● SUPPLIED DATA
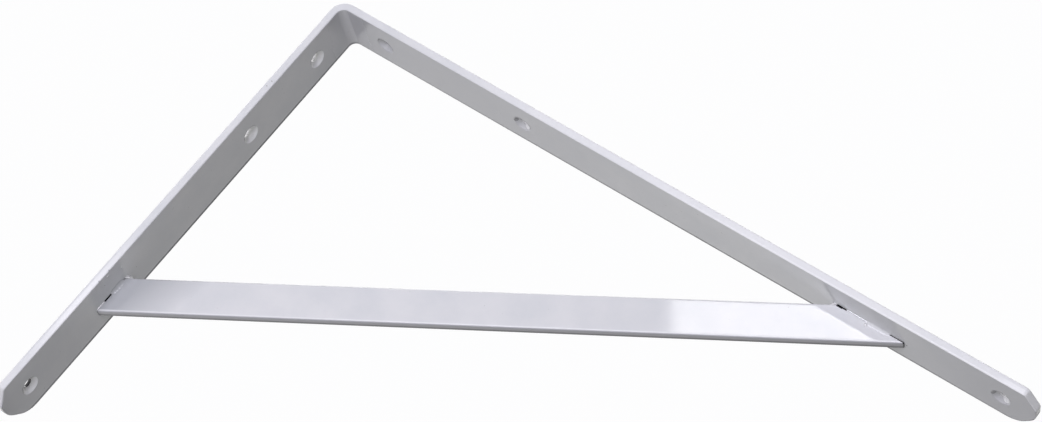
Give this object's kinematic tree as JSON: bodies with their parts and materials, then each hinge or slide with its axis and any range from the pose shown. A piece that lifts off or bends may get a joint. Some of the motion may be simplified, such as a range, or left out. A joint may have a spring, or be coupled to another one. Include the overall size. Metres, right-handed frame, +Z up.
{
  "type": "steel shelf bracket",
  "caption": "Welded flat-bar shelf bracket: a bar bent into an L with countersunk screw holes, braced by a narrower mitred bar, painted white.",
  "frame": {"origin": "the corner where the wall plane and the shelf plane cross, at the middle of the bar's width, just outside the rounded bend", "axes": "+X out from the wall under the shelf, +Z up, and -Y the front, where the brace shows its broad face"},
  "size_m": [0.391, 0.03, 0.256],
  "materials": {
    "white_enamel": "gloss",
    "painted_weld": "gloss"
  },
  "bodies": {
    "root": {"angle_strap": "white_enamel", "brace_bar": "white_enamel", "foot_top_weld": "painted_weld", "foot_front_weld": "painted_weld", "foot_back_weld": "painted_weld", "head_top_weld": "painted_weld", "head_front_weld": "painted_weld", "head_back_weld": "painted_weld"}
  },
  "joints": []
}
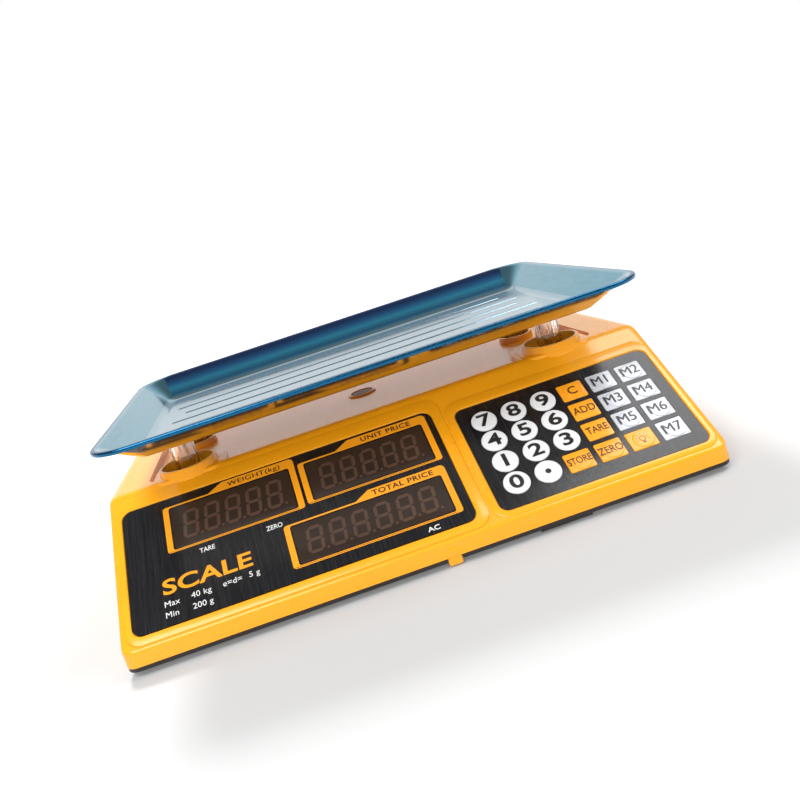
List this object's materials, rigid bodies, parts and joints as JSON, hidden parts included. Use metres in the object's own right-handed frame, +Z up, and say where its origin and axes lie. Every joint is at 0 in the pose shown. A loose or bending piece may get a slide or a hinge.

● TASK REQUIREMENTS
Make an exact copy of all the data.

● PROBLEM SOLUTION
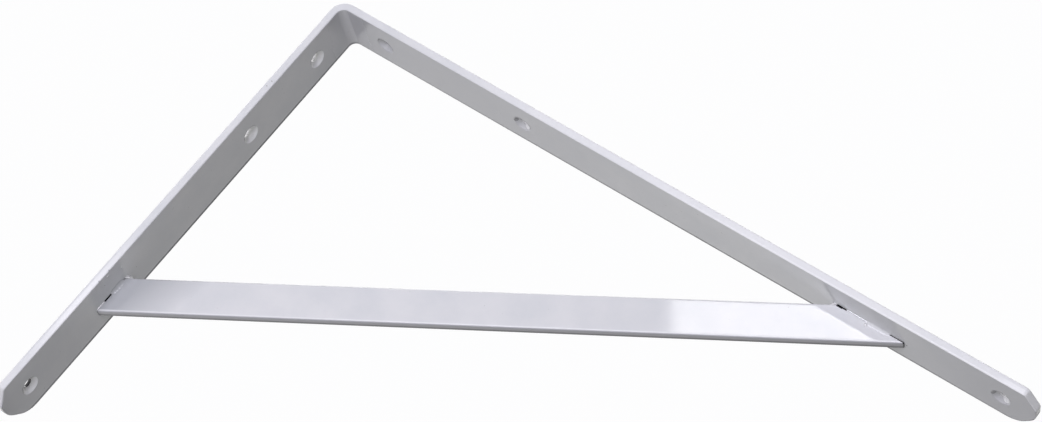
Give this object's kinematic tree as JSON: bodies with their parts and materials, then each hinge or slide with its axis and any range from the pose shown. A piece that lifts off or bends may get a joint. Some of the motion may be simplified, such as a range, or left out. A joint may have a spring, or be coupled to another one. Include the overall size. Metres, right-handed frame, +Z up.
{
  "type": "steel shelf bracket",
  "caption": "Welded flat-bar shelf bracket: a bar bent into an L with countersunk screw holes, braced by a narrower mitred bar, painted white.",
  "frame": {"origin": "the corner where the wall plane and the shelf plane cross, at the middle of the bar's width, just outside the rounded bend", "axes": "+X out from the wall under the shelf, +Z up, and -Y the front, where the brace shows its broad face"},
  "size_m": [0.391, 0.03, 0.256],
  "materials": {
    "white_enamel": "gloss",
    "painted_weld": "gloss"
  },
  "bodies": {
    "root": {"angle_strap": "white_enamel", "brace_bar": "white_enamel", "foot_top_weld": "painted_weld", "foot_front_weld": "painted_weld", "foot_back_weld": "painted_weld", "head_top_weld": "painted_weld", "head_front_weld": "painted_weld", "head_back_weld": "painted_weld"}
  },
  "joints": []
}
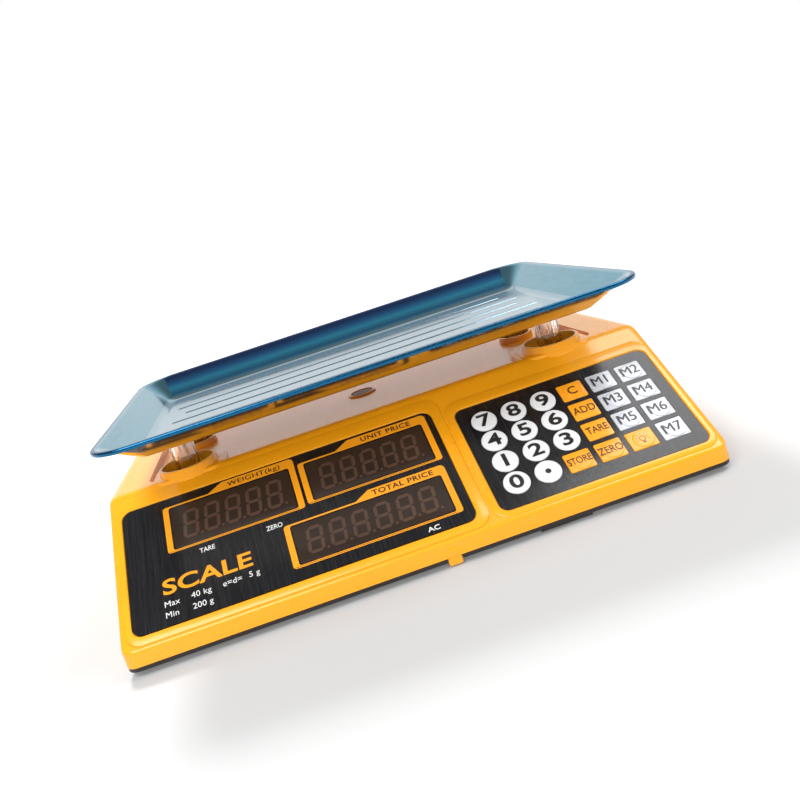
List this object's materials, rigid bodies, parts and joints as JSON, hidden parts included. Use metres in the object's own right-handed frame, +Z up, and say where its origin and axes lie. Every joint is at 0 in the pose shown. A loose or bending piece may get a slide or a hinge.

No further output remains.